On Aug. 6, 1918 the ship was sinking after being torpedoed seven miles off the Hatteras coast by a German U-boat during World War I. Captain John Allen Midgett led his Chicmacomico team to launch their surfboat through 18 to 20 foot breakers into the sea filled with gas, oil, debris and flames to rescue the MIRLO crew. This was but one of the many rescues along this stretch of the Atlantic coast.


chicamacomico - photo by Nancy Hamilton
Chicamacomico Lifesaving Station - photo by ©Nancy Hamilton


The station was decommissioned in 1954. Restoration of the Chicamacomico Life-Saving Station Historic Site & Museum began in 1983. Today visitors can view some of the buildings, the displays, artifacts, exhibits and equipment used to save thousands of lives from the operation of this U.S. Life-Saving Service Station. With many of these historic attractions, be sure to check their status on websites or by calling as restoration work is ongoing and hours of operation are often changing.

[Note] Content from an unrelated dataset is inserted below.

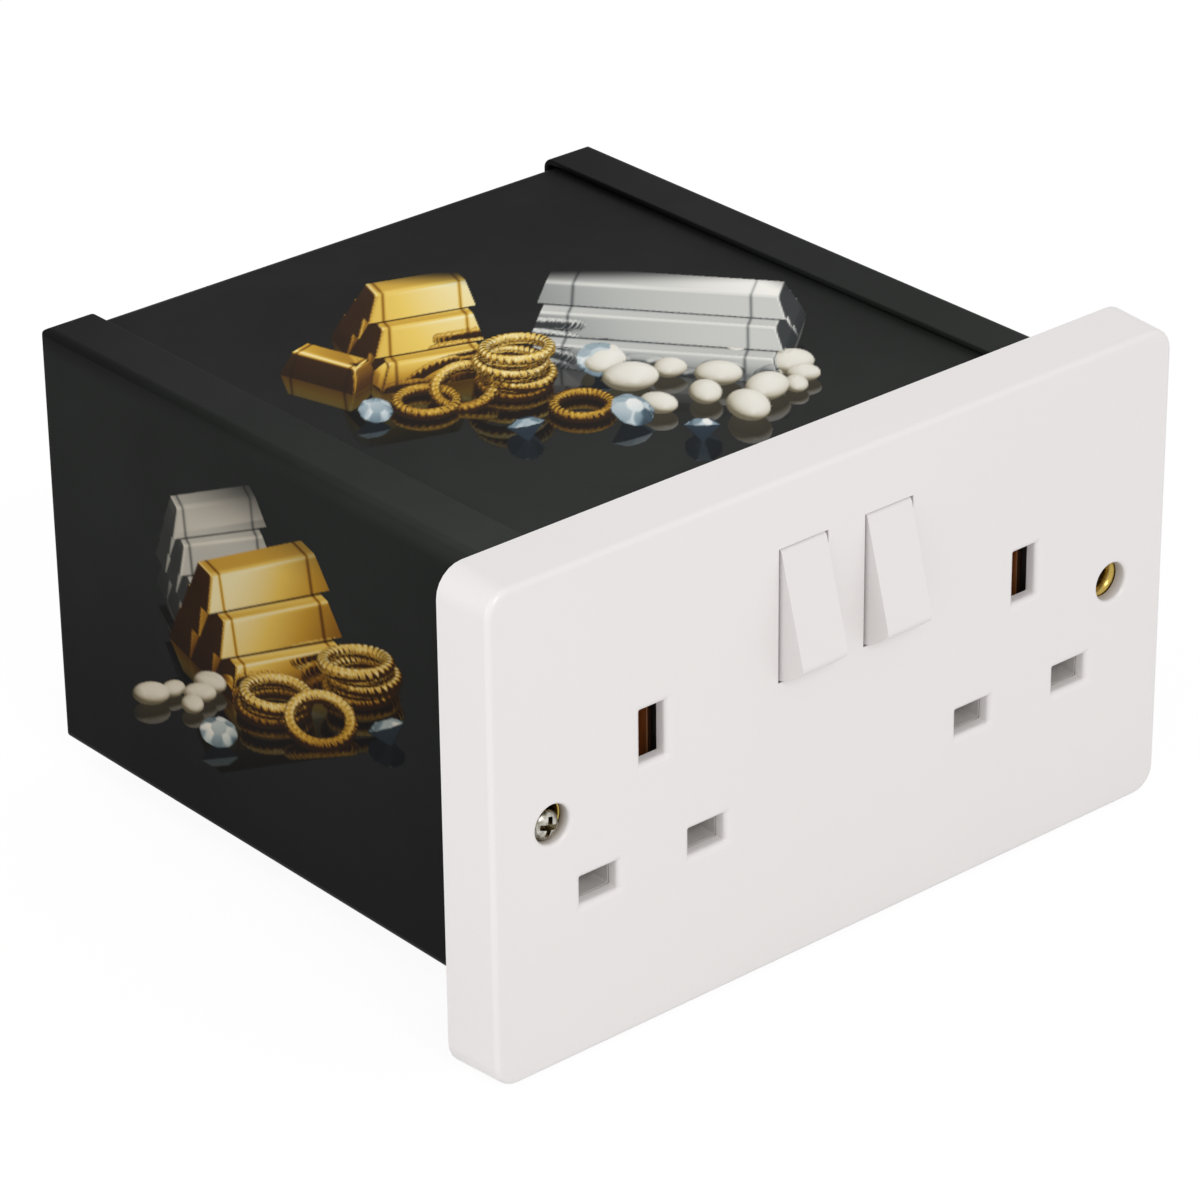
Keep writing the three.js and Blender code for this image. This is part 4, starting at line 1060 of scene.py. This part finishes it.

What to remember when visiting a lighthouse or other historic site

  • These architectural wonders were built before modern day standards, so watch your footing.
  • Before you climb a lighthouse tower, check the abilities and fear of heights of your climbing group.
  • Wear comfortable, non-slip shoes.
  • Be hands free while climbing.
  • Secure loose items.
  • Take your time climbing.
  • Pass other climbers on landings, not on narrow winding steps.
  • Check the weather for high winds, heavy rains and thunderstorms—the tower many be closed.
  • Have fun.


Summer and early fall are ideal times to explore lighthouses. There are tours and special events aplenty. And, don’t forget, Aug. 7 is National Lighthouse Day. We’ll see you at the top.